To renew his mandate, Marcos called early presidential elections, which were held on Feb. 7, 1986. Opposition candidate Corazon Aquino, Benigno's widow, and her running mate Salvador Laurel were backed by much of the business community and the influential Roman Catholic church. When the National Assembly declared Marcos the victor amid widespread charges of electoral fraud, Aquino launched a campaign of nonviolent resistance to secure the post many believed she had won. On February 22, when defense minister Juan Ponce Enrile and army deputy chief of staff Lt.-Gen. Fidel Ramos resigned, huge crowds of Filipinos turned out to protect the dissident military leaders, and U.S. pressure on Marcos to step down increased. On February 25, after Marcos and Aquino held rival inaugurations, Marcos left for exile in the United States, where he died in 1989.

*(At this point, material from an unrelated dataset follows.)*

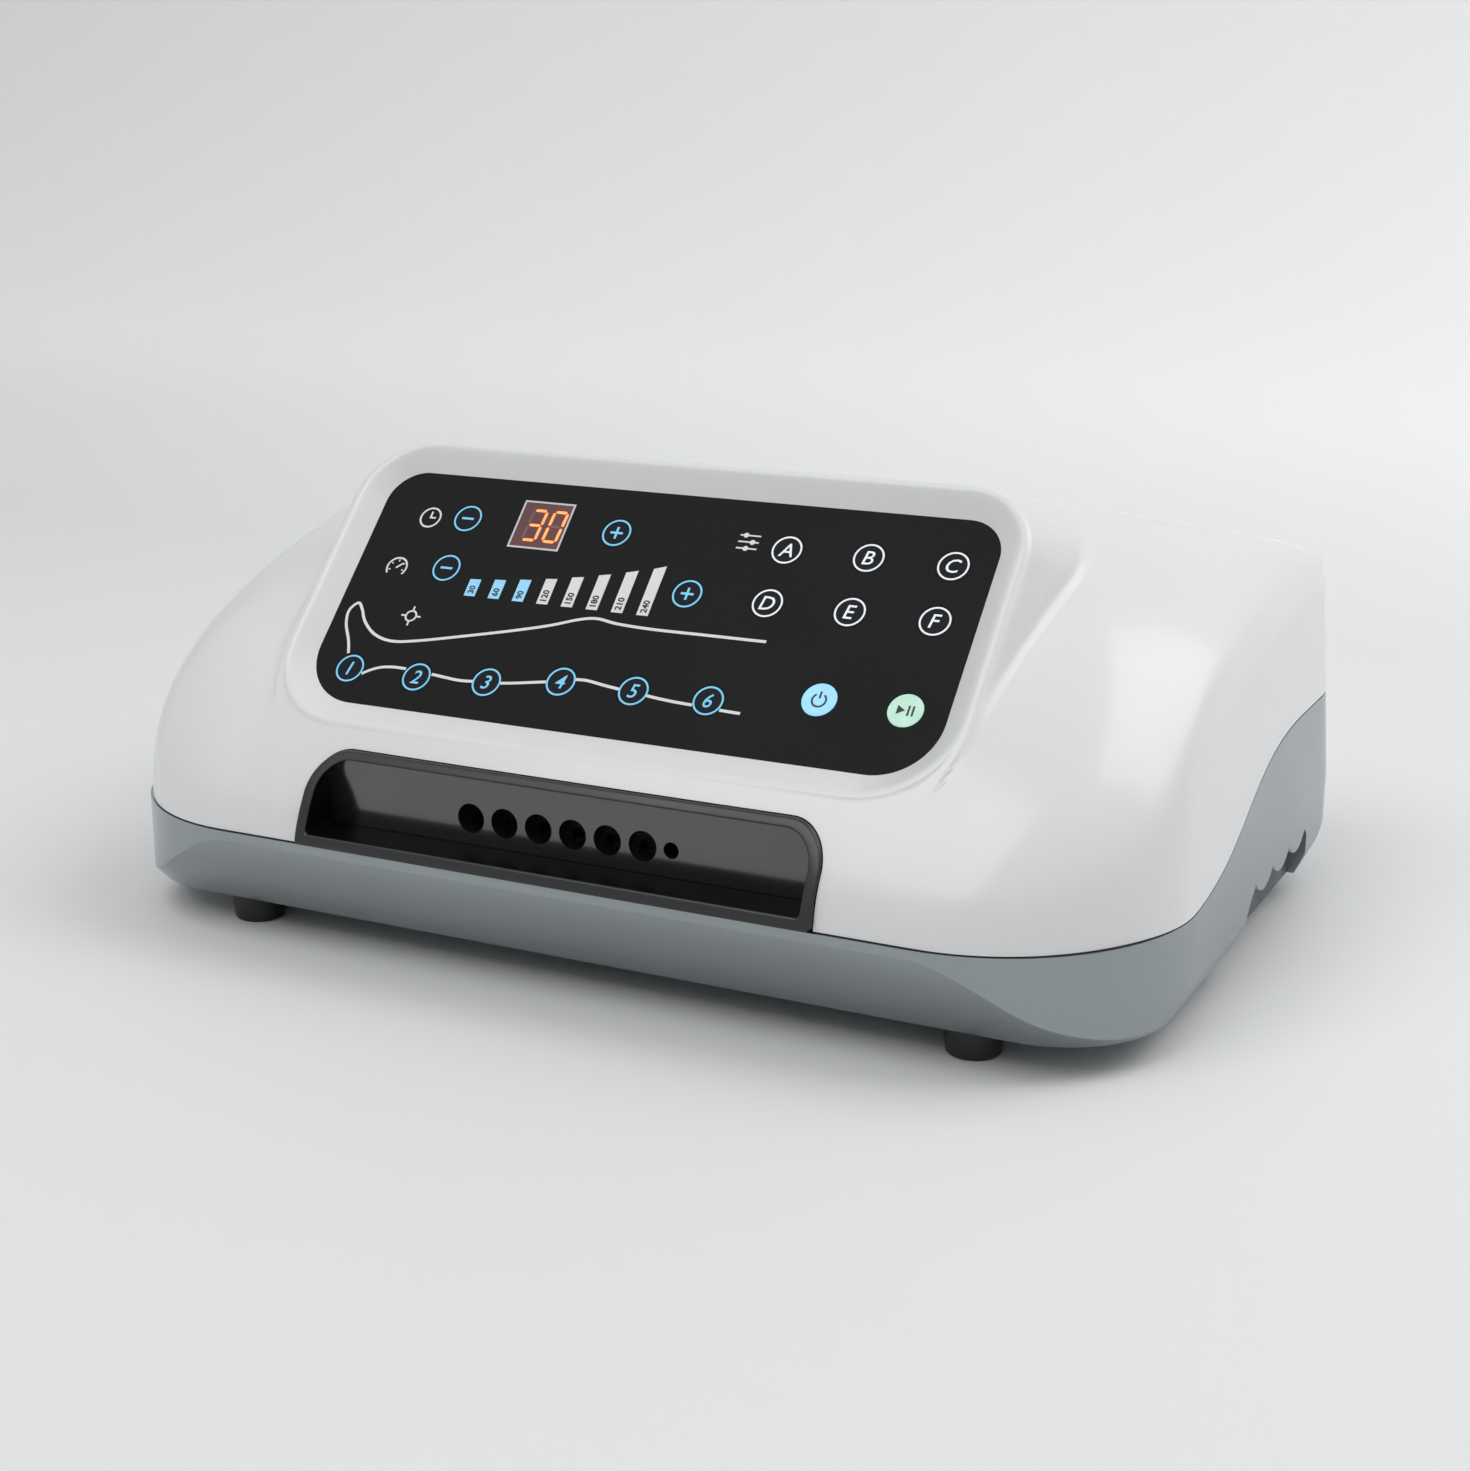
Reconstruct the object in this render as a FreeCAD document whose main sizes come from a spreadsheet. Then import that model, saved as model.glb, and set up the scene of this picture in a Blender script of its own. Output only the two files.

Aquino took steps to restructure the government and the military, restore civil liberties, promote free enterprise, and retrieve public moneys illegally appropriated by Marcos and his cronies. Despite popular support Aquino faced formidable problems. Unable to reach a negotiated settlement with Communist insurgents, she was also criticized for failing to halt corruption and challenged by many former allies. In 1991 the eruption of Mount Pinatubo forced the United States to abandon Clark Air Base, and the Philippine Senate rejected a new ten-year lease for the country's remaining U.S. military facility, Subic Naval Base, weakening the historic ties between the two countries.
Defense minister Fidel Ramos, a longtime Aquino supporter, won a seven-way presidential contest in May 1992, and his supporters won control of both legislative houses in May 1995. Under Ramos, who signed an accord with Muslim separatists on Mindanao in 1996, the economy generally improved, although it was buffeted by a regional currency crisis that began late in 1997. Efforts to permit the popular Ramos to run for reelection, however, sparked public protests, and he did not stand as a candidate in the May 11, 1998, presidential elections. In those elections, Vice President Joseph Estrada, a former movie actor who rose to political prominence during the Marcos era, won 10.7 million votes, defeating a field of nine other candidates. His opponents included house speaker JosŽ de Venecia, who had been endorsed by Ramos but ran a distant second with only 4.3 million votes. Estrada was officially declared the winner by the legislature on May 29 and was sworn in as president on June 30. Gloria Macapagal-Arroyo, a Ramos ally and the daughter of former president Macapagal, won the vice presidency, and Ramos's party won a majority in the lower house of the legislature and held the largest number of posts in Estrada's cabinet of national unity. On June 12 the Philippines celebrated the centennial of its declaration of independence from 333 years of Spanish rule.